------ Material for this exercise ------
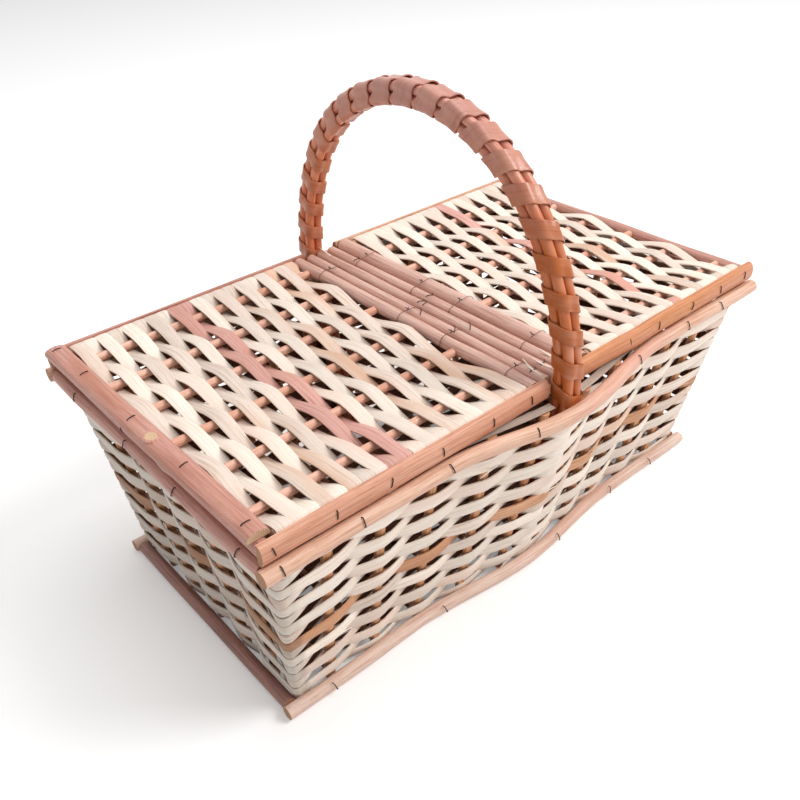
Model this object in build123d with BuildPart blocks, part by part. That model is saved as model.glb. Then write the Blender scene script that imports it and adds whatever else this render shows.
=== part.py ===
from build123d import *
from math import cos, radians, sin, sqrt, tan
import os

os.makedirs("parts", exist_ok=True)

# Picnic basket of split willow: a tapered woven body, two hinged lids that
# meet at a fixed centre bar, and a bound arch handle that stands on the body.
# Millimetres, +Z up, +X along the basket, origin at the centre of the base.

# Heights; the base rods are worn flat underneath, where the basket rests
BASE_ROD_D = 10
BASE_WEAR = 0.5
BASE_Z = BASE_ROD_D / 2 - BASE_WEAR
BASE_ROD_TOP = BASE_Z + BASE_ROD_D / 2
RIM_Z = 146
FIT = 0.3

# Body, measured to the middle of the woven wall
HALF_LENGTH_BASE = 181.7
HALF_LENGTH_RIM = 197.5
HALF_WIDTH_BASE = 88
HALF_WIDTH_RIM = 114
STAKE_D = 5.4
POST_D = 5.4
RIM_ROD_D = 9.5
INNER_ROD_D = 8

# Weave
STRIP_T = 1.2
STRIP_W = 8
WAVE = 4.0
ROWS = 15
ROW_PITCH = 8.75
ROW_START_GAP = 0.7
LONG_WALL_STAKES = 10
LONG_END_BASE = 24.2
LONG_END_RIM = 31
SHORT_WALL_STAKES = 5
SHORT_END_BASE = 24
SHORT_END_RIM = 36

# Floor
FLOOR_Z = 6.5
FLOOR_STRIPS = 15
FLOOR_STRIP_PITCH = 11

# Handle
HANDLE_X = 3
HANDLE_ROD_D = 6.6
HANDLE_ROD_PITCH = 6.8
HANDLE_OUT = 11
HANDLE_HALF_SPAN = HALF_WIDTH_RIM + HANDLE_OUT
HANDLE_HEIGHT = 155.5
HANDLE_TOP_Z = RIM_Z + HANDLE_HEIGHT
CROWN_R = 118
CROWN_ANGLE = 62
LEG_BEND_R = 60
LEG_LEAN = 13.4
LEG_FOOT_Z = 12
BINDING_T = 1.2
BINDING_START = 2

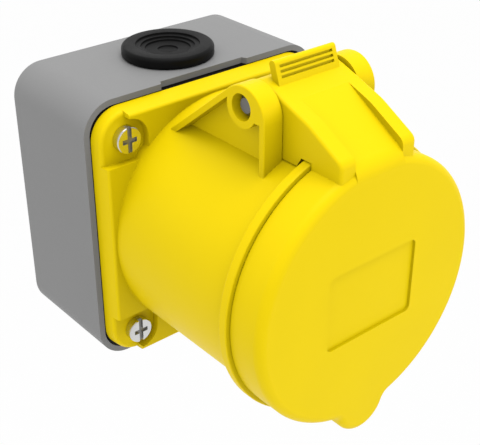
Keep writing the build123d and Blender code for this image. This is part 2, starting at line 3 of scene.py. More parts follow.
------
------ Material for this exercise ------
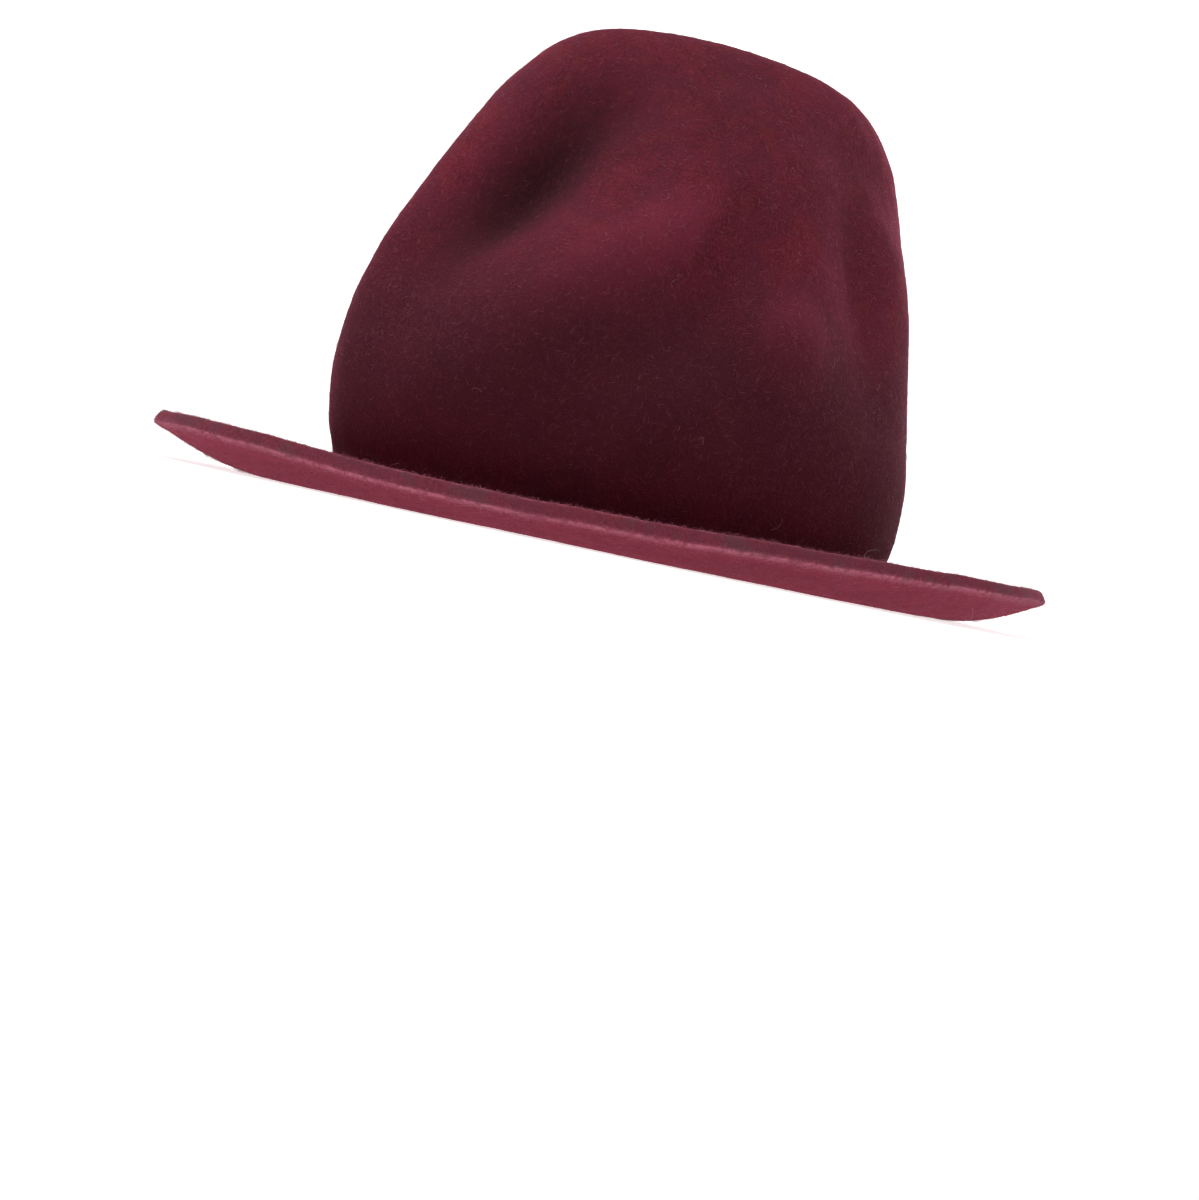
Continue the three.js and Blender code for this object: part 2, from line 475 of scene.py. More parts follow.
------
Task statement: Which lines hold the word "that"? Copy all of them.

Response below:
Model this object in build123d with BuildPart blocks, part by part. That model is saved as model.glb. Then write the Blender scene script that imports it and adds whatever else this render shows.
# Picnic basket of split willow: a tapered woven body, two hinged lids that
# meet at a fixed centre bar, and a bound arch handle that stands on the body.